- **Short exercise**: Begin with the line that contains "arch_edges = at_x(solid.edges().filter_by(GeomType.CIRCLE), 0)", end with the line that contains "obj.matrix_world = Matrix.Identity(4)", and extract exactly that stretch of lines.

- **Extracted information**:
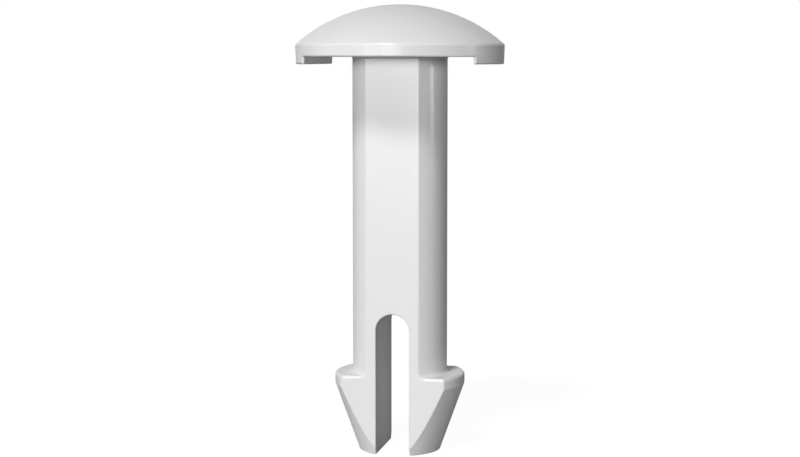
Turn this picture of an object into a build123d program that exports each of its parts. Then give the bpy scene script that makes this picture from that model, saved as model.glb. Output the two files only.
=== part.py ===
"""Push-in plastic hole plug, moulded in one piece.

The plug stands on its two leg tips with its head up. Z runs along the shank, and the origin is midway
between the tips. The flats of the shank face -Y and +Y, and the slot runs through between the legs
along Y.
"""

from build123d import *
from math import hypot, radians, tan
import os

# ---- driving dimensions, mm ----
# head
HEAD_D = 13.15          # across the rim at its widest
DOME_H = 2.5            # crown of the dome above the rim
RIM_H = 0.78            # upright side of the head, above the feet
RIM_DRAFT = 2.0         # degrees that the upright side leans in towards the feet
FOOT_H = 0.45           # how far the two feet stand down from the underside
PRY_GAP_W = 10.5        # between the feet, for the blade that lifts the plug out

# shank
SHANK_D = 6.0           # round part of the shank
FLAT_DEPTH = 0.5        # how deep each of the two flats cuts into the round
GRIP_L = 19.5           # from the face of the feet to the catch of the barbs

# snap legs
BARB_D = 8.25           # across the barbs
BAND_H = 0.7            # upright band of a barb, below its catch
NOSE_H = 4.3            # tapered nose, from the band to the tips
TIP_D = 5.15            # across the tips
SLOT_W = 2.1            # between the legs
SLOT_L = 8.95           # from the tips to the crown of the slot's arch

# rounded edges
DOME_EDGE_R = 0.2       # between the dome and the upright side
FOOT_EDGE_R = 0.1       # lower edges of the head and all round the feet
NECK_R = 0.1            # between the shank and the underside of the head
CATCH_ROOT_R = 0.2      # between the round of the shank and a catch
BARB_EDGE_R = 0.2       # upper edges and upright corners of a barb
LEG_EDGE_R = 0.08       # edges of the slot, the noses and the tips

FLATS_W = SHANK_D - 2 * FLAT_DEPTH  # across the flats of the shank and the legs

# ---- heights above the tips ----
BAND_Z = NOSE_H
CATCH_Z = BAND_Z + BAND_H
SEAT_Z = CATCH_Z + GRIP_L
UNDERSIDE_Z = SEAT_Z + FOOT_H
RIM_Z = UNDERSIDE_Z + RIM_H
TOP_Z = RIM_Z + DOME_H

NEAR = 0.001            # how closely an edge has to lie at its place to be picked


# ---- picking edges ----
def at_z(shape, z):
    """Edges whose middle lies at one height."""
    return shape.edges().filter_by_position(Axis.Z, z - NEAR, z + NEAR)


def at_x(edges, x):
    """Those of the edges whose middle lies at x or -x."""
    return ShapeList(e for e in edges if abs(abs((e @ 0.5).X) - x) < NEAR)


def at_y(edges, y):
    """Those of the edges whose middle lies at y or -y."""
    return ShapeList(e for e in edges if abs(abs((e @ 0.5).Y) - y) < NEAR)


def at_radius(edges, radius):
    """Those of the edges whose middle lies at this distance from the Z axis."""
    return ShapeList(e for e in edges if abs(hypot((e @ 0.5).X, (e @ 0.5).Y) - radius) < NEAR)


# ---- head ----
def head_radius(z):
    """Radius of the drafted upright side of the head at a height."""
    return HEAD_D / 2 - (RIM_Z - z) * tan(radians(RIM_DRAFT))


def head():
    """Solid dome over an upright side that is drafted down to the face of the feet."""
    dome = TangentArc((0, TOP_Z), (HEAD_D / 2, RIM_Z), tangent=(1, 0))
    side = Polyline((HEAD_D / 2, RIM_Z), (head_radius(SEAT_Z), SEAT_Z), (0, SEAT_Z), (0, TOP_Z))
    solid = revolve(Plane.XZ * make_face(dome + side), Axis.Z)
    solid -= Pos(0, 0, SEAT_Z) * Box(PRY_GAP_W, 2 * HEAD_D, 2 * FOOT_H)
    return round_head(solid)


def round_head(solid):
    """Rounds the edge of the dome, then the lower edges and the upright corners of the feet."""
    solid = fillet(at_radius(at_z(solid, RIM_Z), HEAD_D / 2), DOME_EDGE_R)
    foot_edges = at_z(solid, SEAT_Z)
    corners = at_x(at_z(solid, (SEAT_Z + UNDERSIDE_Z) / 2), PRY_GAP_W / 2)
    gap_edges = at_radius(at_z(solid, UNDERSIDE_Z), head_radius(UNDERSIDE_Z))
    return fillet(foot_edges + corners + gap_edges, FOOT_EDGE_R)


# ---- shank and legs ----
def shank():
    """Round shank and barbed nose, cut by two flats and split into legs by an arched slot."""
    outline = Polyline(
        (0, UNDERSIDE_Z),
        (SHANK_D / 2, UNDERSIDE_Z),
        (SHANK_D / 2, CATCH_Z),
        (BARB_D / 2, CATCH_Z),
        (BARB_D / 2, BAND_Z),
        (TIP_D / 2, 0),
        (0, 0),
        (0, UNDERSIDE_Z),
    )
    solid = revolve(Plane.XZ * make_face(outline), Axis.Z)
    solid &= Pos(0, 0, UNDERSIDE_Z / 2) * Box(BARB_D, FLATS_W, UNDERSIDE_Z)
    return round_legs(solid - slot())


def slot():
    """Cutter for the gap between the legs, with a full-round arch at its top."""
    arch_z = SLOT_L - SLOT_W / 2
    straight = Pos(0, 0, arch_z / 2) * Box(SLOT_W, BARB_D, arch_z)
    arch = Pos(0, 0, arch_z) * Rot(90, 0, 0) * Cylinder(SLOT_W / 2, BARB_D)
    return straight + arch


def round_legs(solid):
    """Rounds the roots of the catches, the barbs, and then the finer edges of the legs."""
    solid = fillet(at_radius(at_z(solid, CATCH_Z), SHANK_D / 2), CATCH_ROOT_R)
    catch_edges = at_radius(at_z(solid, CATCH_Z), BARB_D / 2) + at_y(at_z(solid, CATCH_Z), FLATS_W / 2)
    corners = at_y(at_z(solid, BAND_Z + BAND_H / 2), FLATS_W / 2)
    solid = fillet(catch_edges + corners.filter_by(GeomType.LINE), BARB_EDGE_R)
    nose_edges = solid.edges().filter_by(GeomType.HYPERBOLA)
    slot_edges = at_x(solid.edges().filter_by(Axis.Z), SLOT_W / 2)
    arch_edges = at_x(solid.edges().filter_by(GeomType.CIRCLE), 0)
    return fillet(nose_edges + slot_edges + arch_edges + at_z(solid, 0), LEG_EDGE_R)


def hole_plug():
    """Head and shank in one moulding, with a small fillet at the neck."""
    solid = head() + shank()
    underside = at_z(solid, UNDERSIDE_Z)
    neck = at_radius(underside, SHANK_D / 2) + at_y(underside, FLATS_W / 2)
    return fillet(neck, NECK_R)


os.makedirs("parts", exist_ok=True)
export_step(hole_plug(), "parts/hole_plug.step")
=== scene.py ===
"""Looks of the push-in hole plug: moulded plastic, a pale floor, soft studio lamps and the camera."""

import bpy
from math import cos, radians, sin
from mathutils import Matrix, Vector


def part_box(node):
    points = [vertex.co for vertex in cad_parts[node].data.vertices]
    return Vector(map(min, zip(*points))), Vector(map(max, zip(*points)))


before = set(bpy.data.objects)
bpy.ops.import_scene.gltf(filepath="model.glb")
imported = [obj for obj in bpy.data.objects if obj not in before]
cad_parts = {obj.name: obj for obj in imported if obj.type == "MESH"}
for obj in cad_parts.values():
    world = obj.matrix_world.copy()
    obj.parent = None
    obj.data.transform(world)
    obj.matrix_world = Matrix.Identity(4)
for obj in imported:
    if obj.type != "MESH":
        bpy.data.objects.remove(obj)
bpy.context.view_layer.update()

MM = 0.001
PLUG = "hole_plug"
PLUG_LOW, PLUG_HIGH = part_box(PLUG)
PLUG_TALL = PLUG_HIGH[2] - PLUG_LOW[2]
PLUG_MIDDLE = Vector((0, 0, PLUG_LOW[2] + PLUG_TALL / 2))

# ---- camera ----
CAMERA_AZIMUTH = 11.37       # degrees to the right of the front
CAMERA_AWAY = 110.3 * MM     # from the plug's axis
CAMERA_HIGH = 25.0 * MM      # above the floor
CAMERA_LENS = 78.6

# ---- plastic; textures are in features a metre ----
PALE = (0.814, 0.814, 0.814, 1)
DEEPER = (0.806, 0.806, 0.808, 1)
SHEEN = 0.05                 # share of the light in an even sheen that stays low at grazing angles
CLOUD_SCALE = 220
RUB_SCALE = 900
RUB_LOW = 0.19               # roughness where the mould was polished best
RUB_HIGH = 0.22
WAVE_SCALE = 700
WAVE_DEEP = 0.02 * MM
SKIN_SCALE = 6000
SKIN_DEEP = 0.004 * MM

# ---- surroundings ----
FLOOR_SIZE = 4.0
FLOOR_GREY = 0.12            # colour of the floor that takes the shadow
FLOOR_LIFT = 0.96            # brings the lit floor up to white
ROOM_LEVEL = 0.03            # dim room that fills the shadows
WHITE = (1, 1, 1, 1)
LAMP_AWAY = 300 * MM

# name, azimuth, elevation and how wide it looks in degrees, strength
LAMPS = (
    ("key", -12, 50, 12, 1.65),
    ("front", 0, 0, 20, 2.3),
    ("front_left", -23, 2, 12, 0.7),
    ("left", -72, 2, 16, 0.5),
    ("right_strip", 95, 3, 8, 0.3),
    ("back", CAMERA_AZIMUTH + 180, 0, 60, 1.0),
)


# ---- node helpers ----
def new_material(name):
    """Material with an empty node tree and its output node."""
    material = bpy.data.materials.new(name)
    material.use_nodes = True
    nodes = material.node_tree.nodes
    nodes.clear()
    output = nodes.new("ShaderNodeOutputMaterial")
    return material, nodes, material.node_tree.links, output


def noise(nodes, links, vector, scale, detail):
    """Noise texture on the given coordinates."""
    texture = nodes.new("ShaderNodeTexNoise")
    texture.inputs["Scale"].default_value = scale
    texture.inputs["Detail"].default_value = detail
    texture.inputs["Roughness"].default_value = 0.5
    links.new(vector, texture.inputs["Vector"])
    return texture.outputs["Fac"]


def spread(nodes, links, value, low, high):
    """Maps a noise value from its usual range to low and high."""
    ramp = nodes.new("ShaderNodeMapRange")
    ramp.inputs["From Min"].default_value = 0.3
    ramp.inputs["From Max"].default_value = 0.7
    ramp.inputs["To Min"].default_value = low
    ramp.inputs["To Max"].default_value = high
    links.new(value, ramp.inputs["Value"])
    return ramp.outputs["Result"]


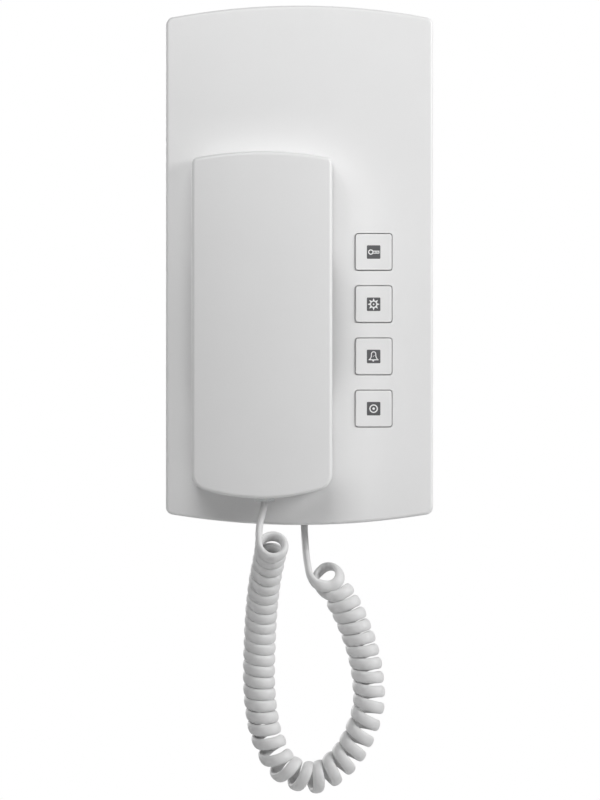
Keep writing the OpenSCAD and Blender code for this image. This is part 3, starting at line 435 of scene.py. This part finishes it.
HANDSET_LEAD = np.array([[-13.7, -37, -92.6], [-14, -37, -95], [-14.9, -37.1, -98.6],
                         [-15.6, -37.6, -102.2], [-15.9, -38.8, -105.4]])
CURL_ROUTE = np.array([
    [-10.6, -41.2, -108.9], [-12, -35, -115.6], [-13.5, -29.8, -123.2], [-14.5, -25.5, -131],
    [-15.2, -22.2, -139.3], [-15.6, -19.9, -147.9], [-15.9, -18.5, -156.9], [-15.8, -17.6, -166.2],
    [-14.9, -17, -175.6], [-12.6, -16.6, -185.6], [-6, -16.3, -197.4], [6.3, -16, -201.4],
    [16.7, -15.8, -194.9], [23.2, -15.6, -185.2], [27.1, -15.4, -173.4], [26.9, -15.2, -162.4],
    [25.1, -15, -152.2], [22, -14.9, -142.9], [18.1, -14.8, -134], [13, -14.8, -125.7],
    [8.8, -14.8, -116.9]])
BASE_LEAD = np.array([[7, -21.3, -125.2], [4.4, -20.6, -122.4], [3.2, -18.2, -117.6],
                      [2.4, -14.6, -111], [1.9, -11.3, -101.7]])
# Turns of the curl, turns between two points of its route, and its radius
CURL_TURNS, KNOT_TURNS, CURL_R = 38.25, 2, 5.0
# How far a curl leans down the route, as a share of its radius: everywhere, and more within
# END_TURNS of the handset's end and of the base's end. The first curl also opens by END_OPEN mm.
CURL_LEAN, HANDSET_LEAN, BASE_LEAN, END_TURNS, END_OPEN = 0.2, 0.42, 0.1, 2, 0.4
# The base's lead draws up the back of the last curl: how far, and the turns before the end over
# which the draw comes in, where it begins to go, and over which it goes
LAST_DRAW = np.array([-4, 0, 6.2])
DRAW_IN, DRAW_UNTIL, DRAW_OUT = 0.5, 0.6, 0.4
# Share of that draw which also tips the flat cord, and share of the lead in which it twists edge-on
TILT, TWIST = 0.6, 0.35
# Section of the cord, and the power that rounds it; steps of the mesh
CORD_W, CORD_T, CORD_ROUND = 4.6, 2.75, 2.15
STEPS_PER_TURN, LEAD_STEP, CORD_SIDES = 40, 0.6, 20
# Turn at which the handset's piece meets the base's, and the step, in knots of the route, by which the
# route's way is taken
JOIN_TURN = 20.5
WAY_STEP = 0.02


def unit(v):
    """The vectors at length one."""
    return v / np.linalg.norm(v, axis=-1, keepdims=True)


def along(route, s):
    """Catmull-Rom line at s knots: (2b + (c-a)t + (2a-5b+4c-d)t^2 + (3b-a-3c+d)t^3) / 2, ends doubled."""
    s = np.asarray(s, float)
    last = len(route) - 1
    i = np.minimum(np.floor(s), last - 1).astype(int)
    t = (s - i)[..., None]
    a, b, c, d = (route[np.clip(i + k, 0, last)] for k in (-1, 0, 1, 2))
    return (2 * b + (c - a) * t + (2 * a - 5 * b + 4 * c - d) * t ** 2
            + (3 * b - a - 3 * c + d) * t ** 3) / 2


def ease(t):
    """Smooth step: 3 t^2 - 2 t^3, from 0 to 1."""
    t = np.clip(t, 0, 1)
    return t * t * (3 - 2 * t)


def curls(u):
    """Centre and thin direction of the curl after u turns: the route's point plus r times
    cos(2 pi u) side + sin(2 pi u) front, with the front leaning down the route by a share of r.
    The lead draws up the back of the last turn, and the first one opens out a little."""
    knot = u / KNOT_TURNS
    mid = along(CURL_ROUTE, knot)
    way = unit(along(CURL_ROUTE, knot + WAY_STEP) - along(CURL_ROUTE, knot - WAY_STEP))
    front = unit(np.array([0.0, -1.0, 0.0]) - way * -way[:, 1:2])
    side = np.cross(way, front)
    turn = (2 * math.pi * u)[:, None]
    out = np.cos(turn) * side + np.sin(turn) * front
    left = (CURL_TURNS - u)[:, None]
    first, last = (np.maximum(0, 1 - turns / END_TURNS) for turns in (u[:, None], left))
    lean = CURL_LEAN + HANDSET_LEAN * first + BASE_LEAN * last
    reach = CURL_R + END_OPEN * first ** 2
    drawn_up = LAST_DRAW * ease(left / DRAW_IN) * (1 - ease((left - DRAW_UNTIL) / DRAW_OUT))
    off = drawn_up - way * way[:, 2:] * lean * CURL_R * np.sin(turn)
    thin = CURL_R * out + TILT * off * ease(END_TURNS - left)
    return mid + reach * out + off, unit(thin)


def through(points, first_way, last_way):
    """Smooth line through the points: between two of them the cubic Hermite curve whose end
    directions are parallel to the chords past them, each as long as the stretch."""
    p = np.asarray(points, float)
    ways = np.concatenate([[first_way], unit(p[2:] - p[:-2]), [last_way]])
    line = []
    for a, b, m, n in zip(p[:-1], p[1:], ways[:-1], ways[1:]):
        size = np.linalg.norm(b - a)
        t = np.linspace(0, 1, max(2, round(size / LEAD_STEP)), endpoint=False)[:, None]
        line.append((2 * t ** 3 - 3 * t ** 2 + 1) * a + (3 * t ** 2 - 2 * t ** 3) * b
                    + size * ((t ** 3 - 2 * t ** 2 + t) * m + (t ** 3 - t ** 2) * n))
    return np.concatenate(line)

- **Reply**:
    arch_edges = at_x(solid.edges().filter_by(GeomType.CIRCLE), 0)
    return fillet(nose_edges + slot_edges + arch_edges + at_z(solid, 0), LEG_EDGE_R)


def hole_plug():
    """Head and shank in one moulding, with a small fillet at the neck."""
    solid = head() + shank()
    underside = at_z(solid, UNDERSIDE_Z)
    neck = at_radius(underside, SHANK_D / 2) + at_y(underside, FLATS_W / 2)
    return fillet(neck, NECK_R)


os.makedirs("parts", exist_ok=True)
export_step(hole_plug(), "parts/hole_plug.step")
=== scene.py ===
"""Looks of the push-in hole plug: moulded plastic, a pale floor, soft studio lamps and the camera."""

import bpy
from math import cos, radians, sin
from mathutils import Matrix, Vector


def part_box(node):
    points = [vertex.co for vertex in cad_parts[node].data.vertices]
    return Vector(map(min, zip(*points))), Vector(map(max, zip(*points)))


before = set(bpy.data.objects)
bpy.ops.import_scene.gltf(filepath="model.glb")
imported = [obj for obj in bpy.data.objects if obj not in before]
cad_parts = {obj.name: obj for obj in imported if obj.type == "MESH"}
for obj in cad_parts.values():
    world = obj.matrix_world.copy()
    obj.parent = None
    obj.data.transform(world)
    obj.matrix_world = Matrix.Identity(4)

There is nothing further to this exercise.